In: Statistics and Probability
1. Which of the following distributions is used when estimating the population mean from a normal population with unknown variance?
A
the t distribution with n + 1 degrees of freedom
B
the t distribution with n degrees of freedom
C
the t distribution with n - 1 degrees of freedom
D
the t distribution with 2n degrees of freedom
2. If a sample has 20 observations and a 90% confidence estimate for μ is needed, the appropriate t-score is:
A
2.120
B
1.746
C
2.131
D
1.729
3. If a researcher fails to reject the null hypothesis, then the alternative hypothesis should be accepted.
A
True
B
False
C
Not sure
4. The significance level and the probability of a Type I error are equivalent.
A
True
B
False
C
Not sure
5. Increasing the significance level of a test increases the probability of a Type II error.
A
True
B
False
C
Not sure
6. Explain the relationship between Type I error and Type II error in a hypothesis test.
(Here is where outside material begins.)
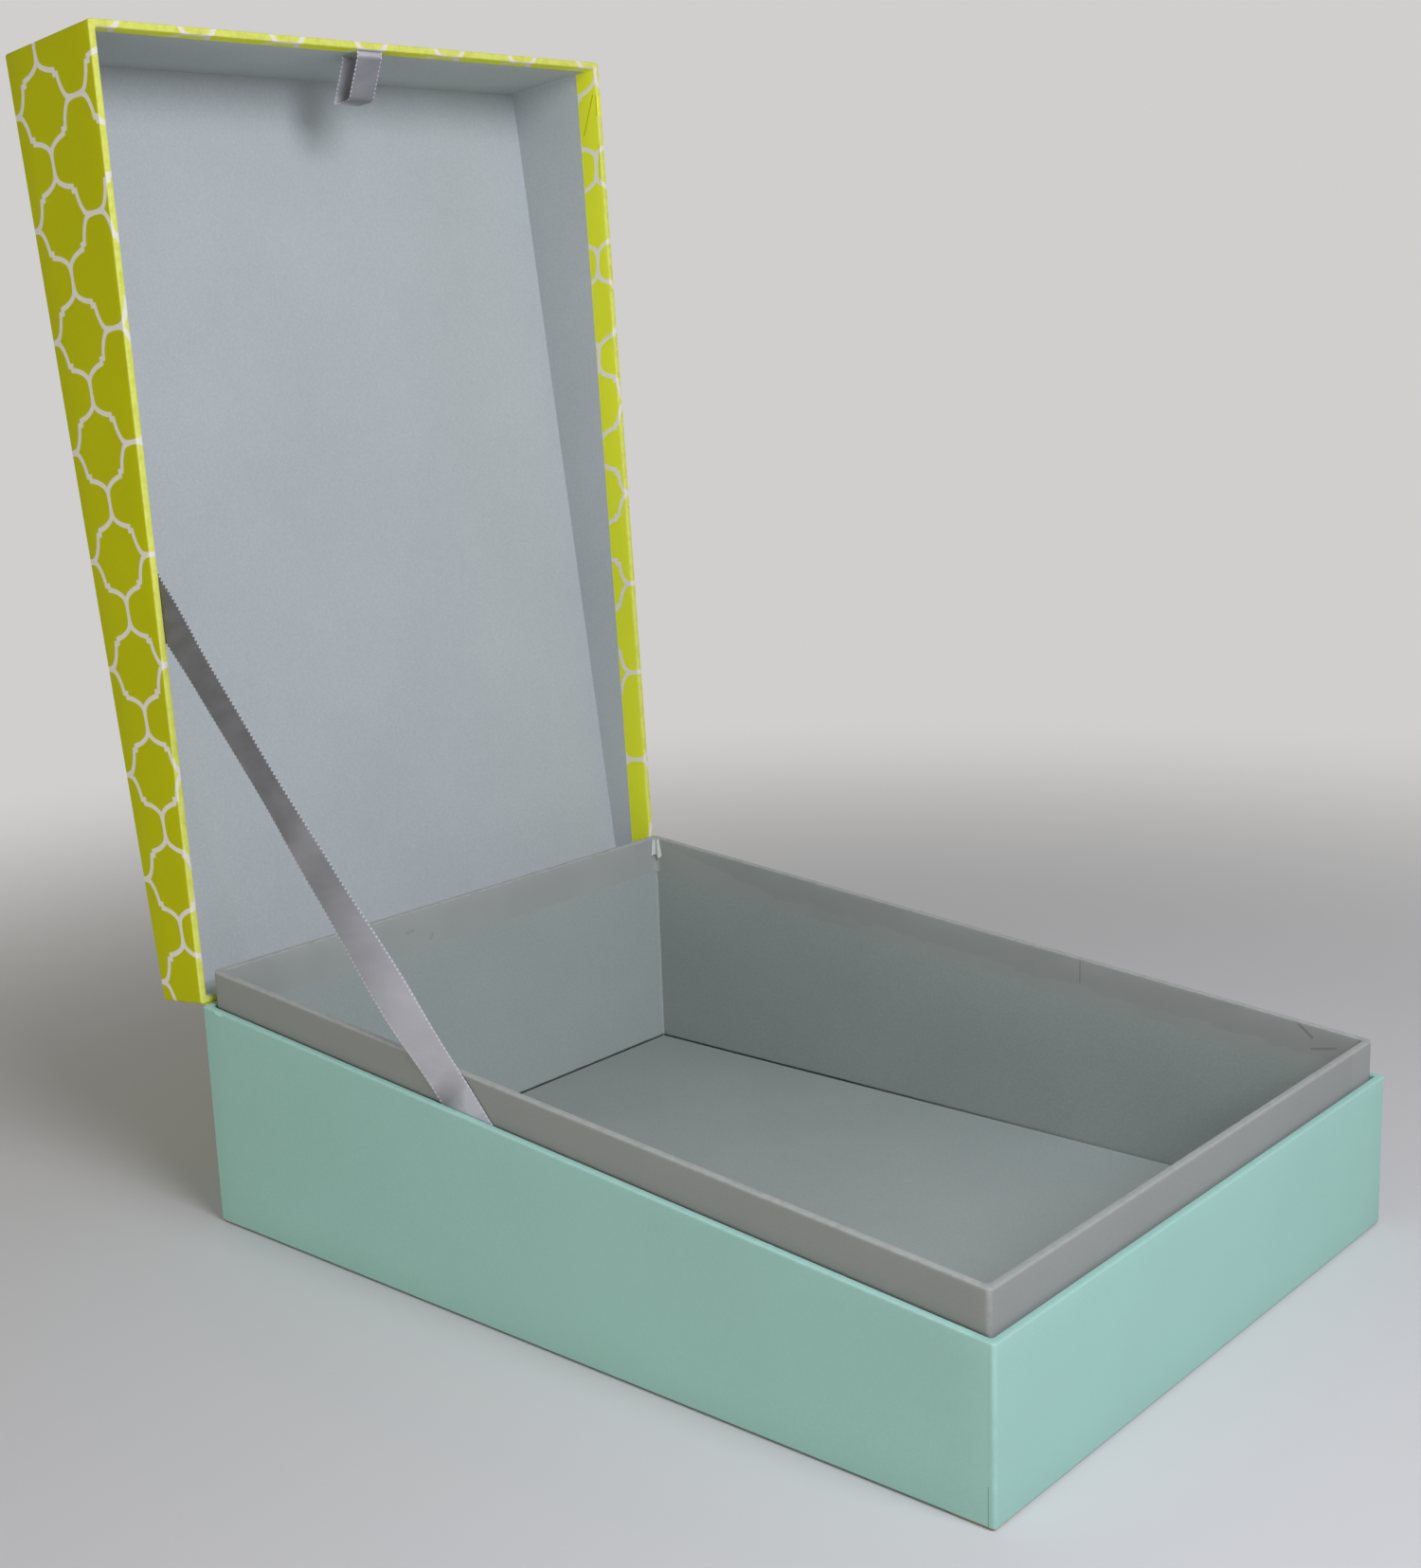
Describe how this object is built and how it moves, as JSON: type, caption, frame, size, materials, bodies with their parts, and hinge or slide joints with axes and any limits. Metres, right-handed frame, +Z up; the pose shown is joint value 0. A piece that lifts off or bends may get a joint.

Answer: 1. Which of the following distributions is used when estimating the population mean from a normal population with unknown variance?
Solution:
t distribution is used for sample size (n < 30) and unknown population variance.
Therefore,
the t distribution with n - 1 degrees of freedom is used when estimating the population mean from a normal population with unknown variance.
The option C is correct answer.
Answer 2:. If a sample has 20 observations and a 90% confidence estimate for μ is needed, the appropriate t-score is:
Solution: At 90% confidence interval, α = 0.10
df = n-1 = 20 - 1 = 19
t critical = t(α/2,df) = t(0.05,19)
t critical = 1.7291 (from t table).
Therefore, t critical = 1.729.
The option D is correct answer.
Answer 3: If a researcher fails to reject the null hypothesis, then the alternative hypothesis should be accepted.
This statement is False.
If a researcher fails to reject the null hypothesis, then the alternative hypothesis should be rejected or null hypothesis should be accepted.
Answer 4. The significance level and the probability of a Type I error are equivalent.
This statement isTrue.
The probability of committing a type 1 error denoted by α is referred to as the level of significance of the statistical test.
Answer 5: Increasing the significance level of a test increases the probability of a Type II error.
This statement is False.
For a given level of α increasing the sample size decreases type II error. or we can say that probability of type II error decreases when sample size increases.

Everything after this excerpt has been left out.